B.C. rejects Enbridge Northern Gateway pipeline proposal

The B.C. government has rejected a proposal for the Northern Gateway pipeline project, saying it fails to address the province's environmental concerns.

The province made the announcement in its final written submission to the Northern Gateway Pipeline Joint Review Panel.

“British Columbia thoroughly reviewed all of the evidence and submissions made to the panel and asked substantive questions about the project, including its route, spill response capacity and financial structure to handle any incidents,” said Environment Minister Terry Lake. “Our questions were not satisfactorily answered during these hearings.”

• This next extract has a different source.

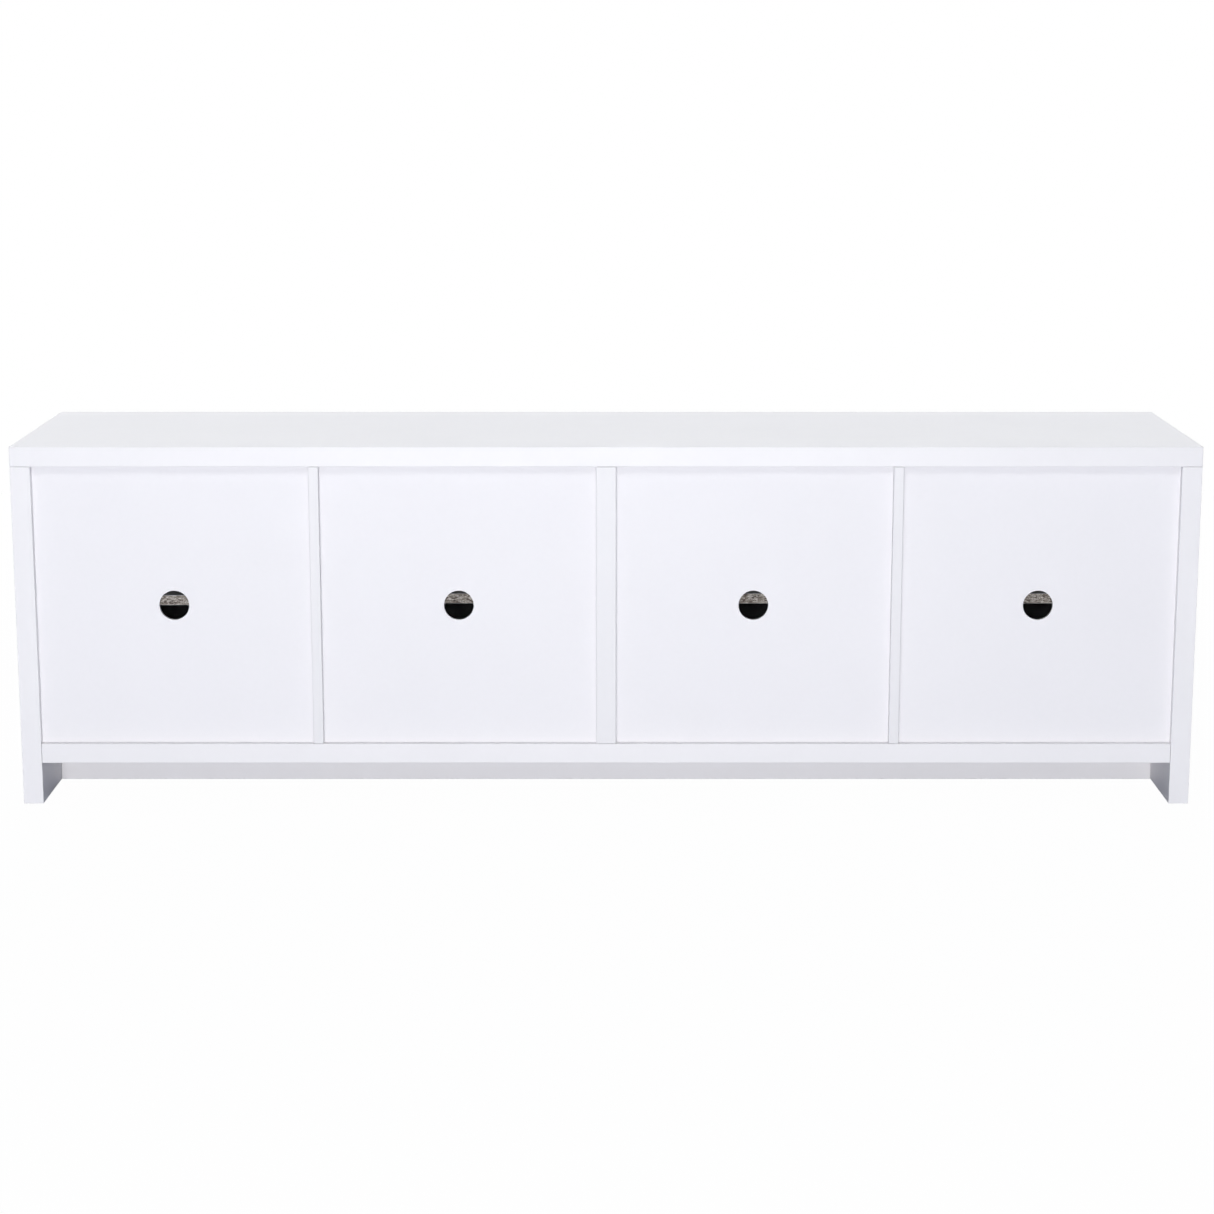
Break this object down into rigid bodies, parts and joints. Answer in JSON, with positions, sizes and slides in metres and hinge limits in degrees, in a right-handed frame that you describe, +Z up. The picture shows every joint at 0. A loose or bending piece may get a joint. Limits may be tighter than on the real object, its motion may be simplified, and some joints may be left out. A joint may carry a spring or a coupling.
{
  "type": "tv stand with doors",
  "caption": "Long low white TV stand with inset hinged doors, adjustable shelves and back panels with round cable holes.",
  "frame": {"origin": "on the floor, in the middle of the overall width and depth, handles included", "axes": "+X along the width, +Y towards the wall side (the doors face -Y), +Z up"},
  "size_m": [1.78, 0.428, 0.55],
  "materials": {
    "carcass_board": "white satin melamine on chipboard",
    "back_board": "white satin lacquered fibreboard",
    "shelf_board": "white satin melamine, raw chipboard rear edge",
    "door_board": "white satin lacquer",
    "handle_metal": "satin nickel plated",
    "hinge_steel": "bright nickel plated",
    "bumper_silicone": "clear silicone"
  },
  "bodies": {
    "carcass": {"top_panel": "carcass_board", "left_side_panel": "carcass_board", "right_side_panel": "carcass_board", "bottom_panel": "carcass_board", "left_divider": "carcass_board", "centre_divider": "carcass_board", "right_divider": "carcass_board", "plinth_rail": "carcass_board", "back_panel_1": "back_board", "back_panel_2": "back_board", "back_panel_3": "back_board", "back_panel_4": "back_board", "shelf_1": "shelf_board", "shelf_2": "shelf_board", "shelf_3": "shelf_board", "shelf_4": "shelf_board", "shelf_pin_1_a": "hinge_steel", "shelf_pin_1_b": "hinge_steel", "shelf_pin_1_c": "hinge_steel", "shelf_pin_1_d": "hinge_steel", "shelf_pin_2_a": "hinge_steel", "shelf_pin_2_b": "hinge_steel", "shelf_pin_2_c": "hinge_steel", "shelf_pin_2_d": "hinge_steel", "shelf_pin_3_a": "hinge_steel", "shelf_pin_3_b": "hinge_steel", "shelf_pin_3_c": "hinge_steel", "shelf_pin_3_d": "hinge_steel", "shelf_pin_4_a": "hinge_steel", "shelf_pin_4_b": "hinge_steel", "shelf_pin_4_c": "hinge_steel", "shelf_pin_4_d": "hinge_steel", "hinge_arm_1_upper": "hinge_steel", "hinge_arm_1_lower": "hinge_steel", "hinge_arm_2_upper": "hinge_steel", "hinge_arm_2_lower": "hinge_steel", "hinge_arm_3_upper": "hinge_steel", "hinge_arm_3_lower": "hinge_steel", "hinge_arm_4_upper": "hinge_steel", "hinge_arm_4_lower": "hinge_steel", "door_bumper_1": "bumper_silicone", "door_bumper_2": "bumper_silicone", "door_bumper_3": "bumper_silicone", "door_bumper_4": "bumper_silicone"},
    "door_1": {"door_1": "door_board", "handle_1": "handle_metal", "hinge_cup_1_upper": "hinge_steel", "hinge_cup_1_lower": "hinge_steel"},
    "door_2": {"door_2": "door_board", "handle_2": "handle_metal", "hinge_cup_2_upper": "hinge_steel", "hinge_cup_2_lower": "hinge_steel"},
    "door_3": {"door_3": "door_board", "handle_3": "handle_metal", "hinge_cup_3_upper": "hinge_steel", "hinge_cup_3_lower": "hinge_steel"},
    "door_4": {"door_4": "door_board", "handle_4": "handle_metal", "hinge_cup_4_upper": "hinge_steel", "hinge_cup_4_lower": "hinge_steel"}
  },
  "joints": [
    {"name": "door_1_swing", "type": "hinge", "parent": "carcass", "child": "door_1", "pos_m": [-0.8475, -0.1787, 0.307], "axis": [0, 0, -1], "range_deg": [0, 95]},
    {"name": "door_2_swing", "type": "hinge", "parent": "carcass", "child": "door_2", "pos_m": [-0.0275, -0.1787, 0.307], "axis": [0, 0, 1], "range_deg": [0, 86]},
    {"name": "door_3_swing", "type": "hinge", "parent": "carcass", "child": "door_3", "pos_m": [0.0275, -0.1787, 0.307], "axis": [0, 0, -1], "range_deg": [0, 86]},
    {"name": "door_4_swing", "type": "hinge", "parent": "carcass", "child": "door_4", "pos_m": [0.8475, -0.1787, 0.307], "axis": [0, 0, 1], "range_deg": [0, 95]}
  ]
}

Lake said the province has carefully reviewed the evidence presented to the panel. “The panel must determine if it is appropriate to grant a certificate for the project as currently proposed on the basis of a promise to do more study and planning after the certificate is granted,” Lake said. “Our government does not believe that a certificate should be granted before these important questions are answered.”

The panel will have the final say on whether the project will go ahead. Christy Clark’s Liberal government had outlined five ‘conditions’ the pipeline would have to meet to proceed. On Friday, the province also reiterated the five conditions it says would need to be met in order to approve the pipeline, including top-notch oil spill prevention and response measures.

These include: environmental review needs to be passed, world-leading marine oil spill prevention, response, world-leading practices for land oil spill prevention, response, First Nations opportunities, treaty rights respected, and a fair share of the fiscal and economic benefits for B.C.

“Northern Gateway has said that they would provide effective spill response in all cases. However, they have presented little evidence as to how they will respond,” Lake said. “For that reason, our government cannot support the issuance of a certificate for the pipeline as it was presented to the joint review panel.”

However, the statement from the province goes on to say “the position adopted by B.C. on the Northern Gateway Pipeline project as currently proposed is not a rejection of heavy-oil projects,” keeping the door open to Kinder Morgan's proposed expansion to the Kinder Morgan pipeline and a $13-billion crude oil refinery near Kitimat proposed by B.C. newspaper publisher David Black.

The $5.5-billion Northern Gateway project aims to construct two pipelines stretching 1,177-kilometres from the Alberta oilsands to a tanker port on the North Coast of B.C. with the capacity to move 525,000 barrels of oil per day.

B.C. is expected to present oral final arguments to the joint review panel in Terrace, B.C., on June 17.